I’m assuming that the young man at the end of the episode, played by actor Yeon Joon-seok, is going to be our second male lead. I actually recognize him as the young child actor who played Kim Nam Gil’s character in Shark and was actually really interested in him, but never cared too much to follow him. I’m glad to be seeing him active and best yet in this drama. I’m curious as to who he is and how he knows Cho Co (or shall I say Mal-nyeon since that’s what he called her as soon as he saw her). I’m also assuming he’ll be a competitor for Cho Co’s love and attention. Maybe it might not be so easy for Eun-haeng to make Cho Co happy like how he had wished before now that there’s another guy in the picture.
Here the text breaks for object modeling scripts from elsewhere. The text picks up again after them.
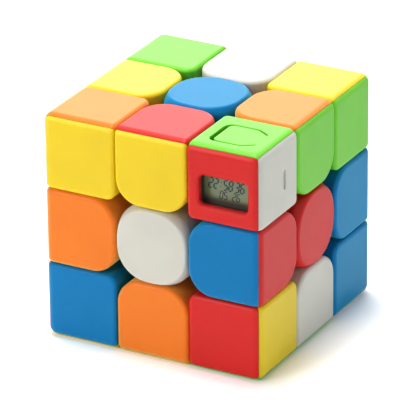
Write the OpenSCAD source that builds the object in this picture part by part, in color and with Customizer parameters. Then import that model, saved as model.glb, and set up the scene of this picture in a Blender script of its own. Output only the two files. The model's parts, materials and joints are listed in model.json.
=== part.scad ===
// Speed cube with a small timer built into one corner piece.
// The origin is the centre of the core, +Z is up, the timer's display faces -Y.
// Corner, edge and centre pieces are drawn once, in the +X +Y +Z octant, and then placed.

/* [Cube] */
// Length of the cube's side
cube_side = 56; // [54.5:0.5:60]
// Running gap between pieces that turn past each other
turn_gap = 0.2; // [0.16:0.02:0.3]
// Hairline seam between the moulded shells of one piece
seam_gap = 0.06; // [0.04:0.01:0.12]

/* [Coloured shells] */
// Wall of every moulded shell
shell_wall = 1.5; // [1.2:0.1:1.7]
// Rounding of the cube's outer edges
outer_round = 2.2; // [1.6:0.1:2.6]
// Rounding of the edges along the seams
seam_round = 1; // [0.6:0.1:1.4]
// Corner radius of an edge piece next to the centre piece
edge_inner_round = 6.2; // [5:0.1:7]
// Corner radius of a corner piece next to the centre piece
corner_inner_round = 2.3; // [1.6:0.1:3]

/* [Centre pieces] */
// Corner radius of a centre piece's body
centre_round = 6.5; // [5.5:0.1:7.5]
// Diameter of the flat top of a cap
cap_flat_d = 16.8; // [15.6:0.1:17.2]
// Rounding of a cap's rim
cap_rim_round = 0.8; // [0.6:0.1:1.2]
// Slope of a cap's side, from the upright
cap_side_slope = 32; // [24:1:40]
// Height of a cap
cap_h = 3.2; // [2.8:0.1:4]
// Diameter of the cup under a cap
cup_d = 14.6; // [13:0.1:15]
// Depth of the ring that holds a cap in its cup
cap_spigot_h = 1.6; // [1:0.1:2]
// Wall of that ring
cap_spigot_wall = 1.1; // [0.8:0.1:1.4]

/* [Turning mechanism] */
// Radius of the track that the corner feet run under
corner_track_r = 19; // [18.6:0.1:19.4]
// Radius of the track that the edge feet run under
edge_track_r = 14.5; // [14.2:0.1:14.8]
// Radius of the free space around the core ball
core_space_r = 10.5; // [10:0.1:11]
// Distance of the corner feet's sides from the middle planes
corner_foot_side = 6.5; // [6:0.1:7]
// Distance of the edge feet's sides from the middle planes
edge_foot_side = 4.2; // [4.1:0.1:4.6]
// How far a foot's stem runs into its shell
stem_root = 0.6; // [0.4:0.1:0.9]

/* [Core and axles] */
// Diameter of the core ball
core_ball_d = 17; // [15:0.5:19]
// Diameter of the core's arms
arm_d = 5.6; // [5:0.1:5.8]
// Distance from the middle to the end of an arm
arm_reach = 12.5; // [12:0.1:13]
// Free play between an arm and its centre piece
arm_play = 0.2; // [0.15:0.05:0.3]
// Floor of a centre piece between the arm and the spring
web_t = 1.5; // [1.2:0.1:1.8]
// Shaft diameter of the axle screws
screw_d = 2.5; // [2:0.1:2.8]
// Depth of the screws in the arms
screw_hold = 7; // [5:0.5:8]
// Diameter of the screw heads
screw_head_d = 5.2; // [4.6:0.1:5.6]
// Height of the screw heads
screw_head_h = 1.4; // [1:0.1:1.8]
// Width across the flats of the screw socket
screw_socket = 2; // [1.5:0.1:2.5]
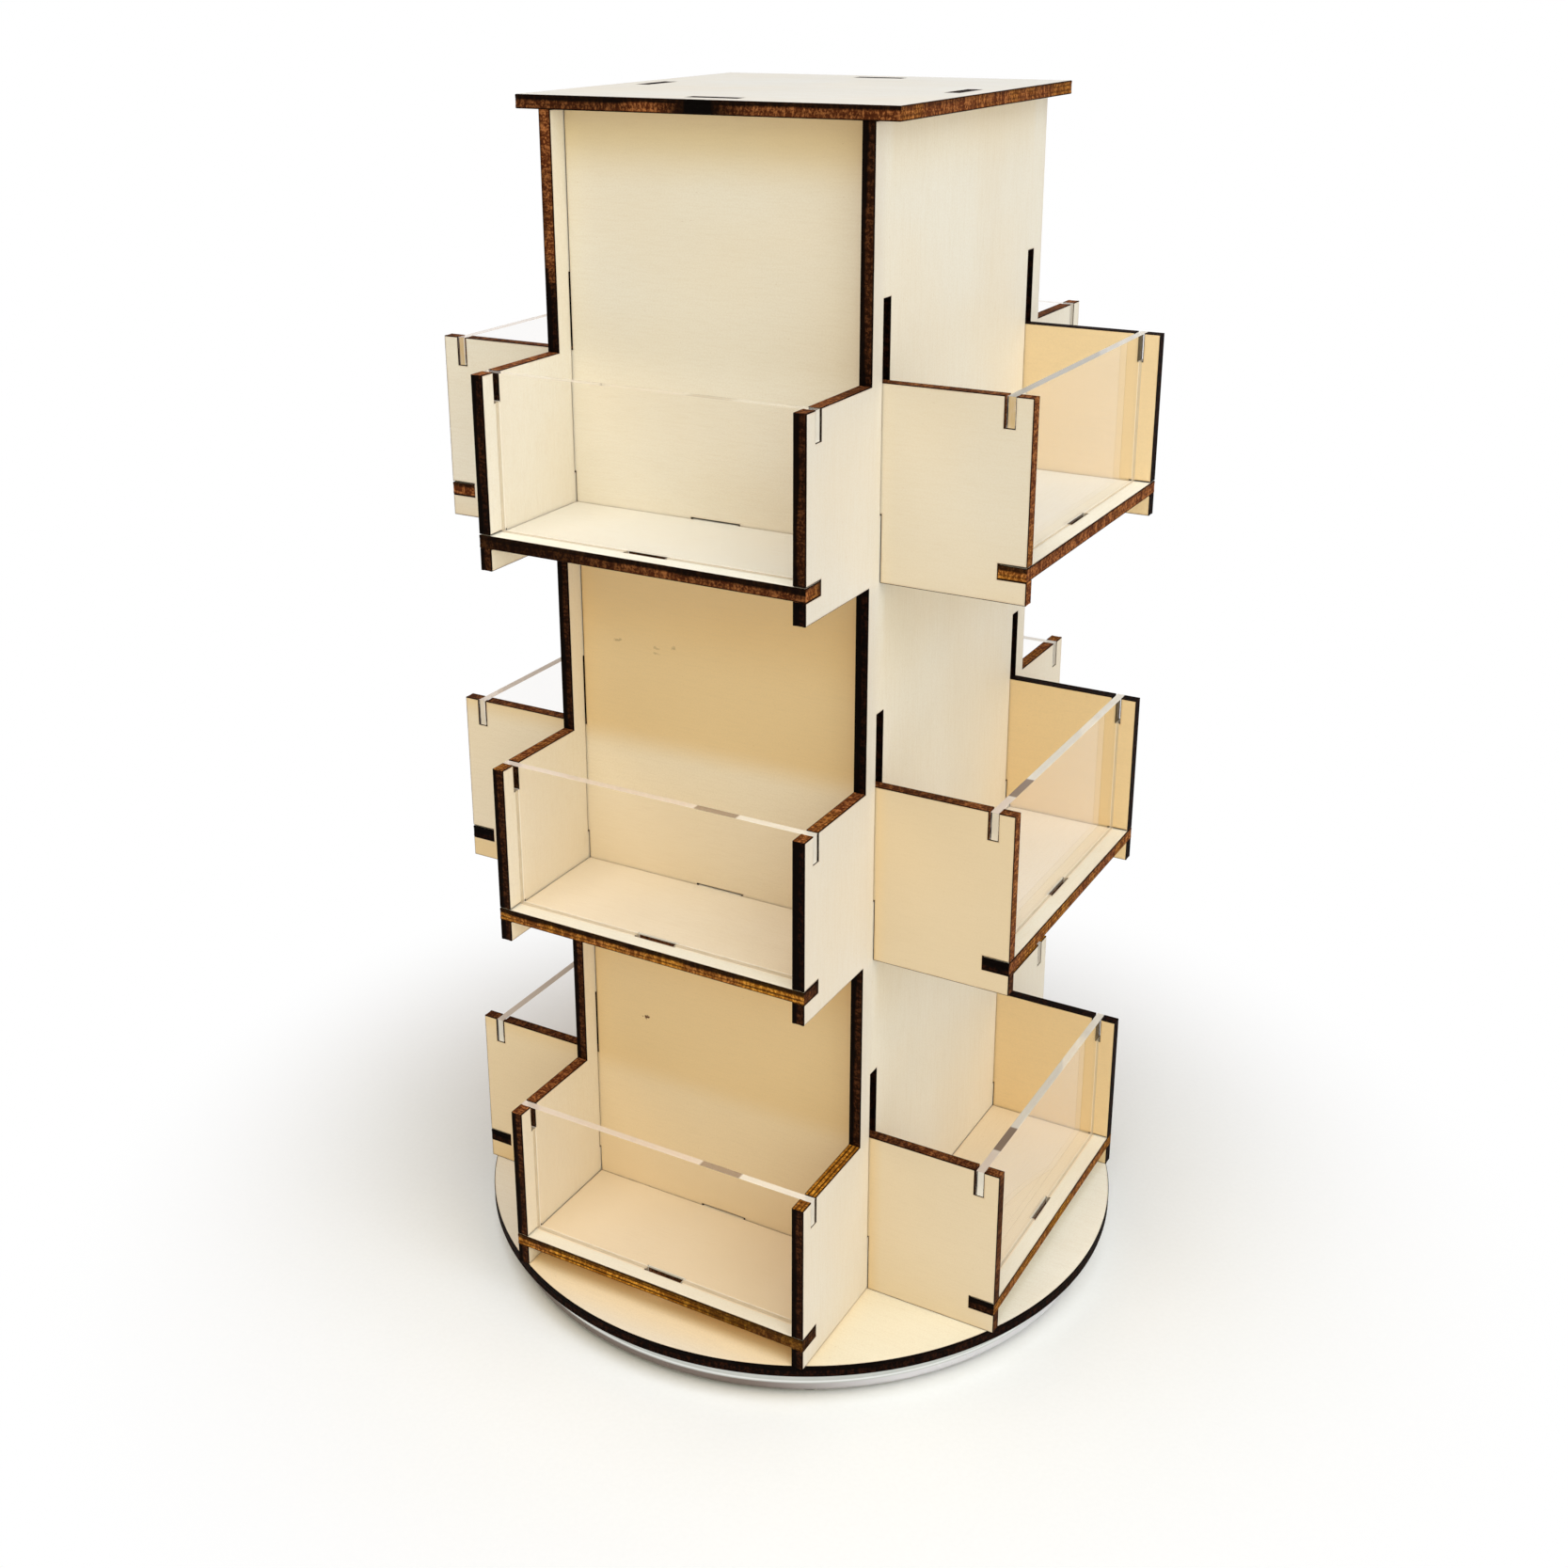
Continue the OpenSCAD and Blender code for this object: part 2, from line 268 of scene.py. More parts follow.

While I love Yeon Joon-seok, a part of me wished that the drama would have just stayed the way it was – with our Eun-haeng and Cho Co working together and coming together to help and achieve each other’s dreams without any outside intervention from anyone. It would have been nice to witness them both grow closer as time goes by and face any obstacles ahead of them together so they both recognize how well they work together. I guess this realization will only come with the addition of other characters, including the second male lead at the end of this episode. How bittersweet.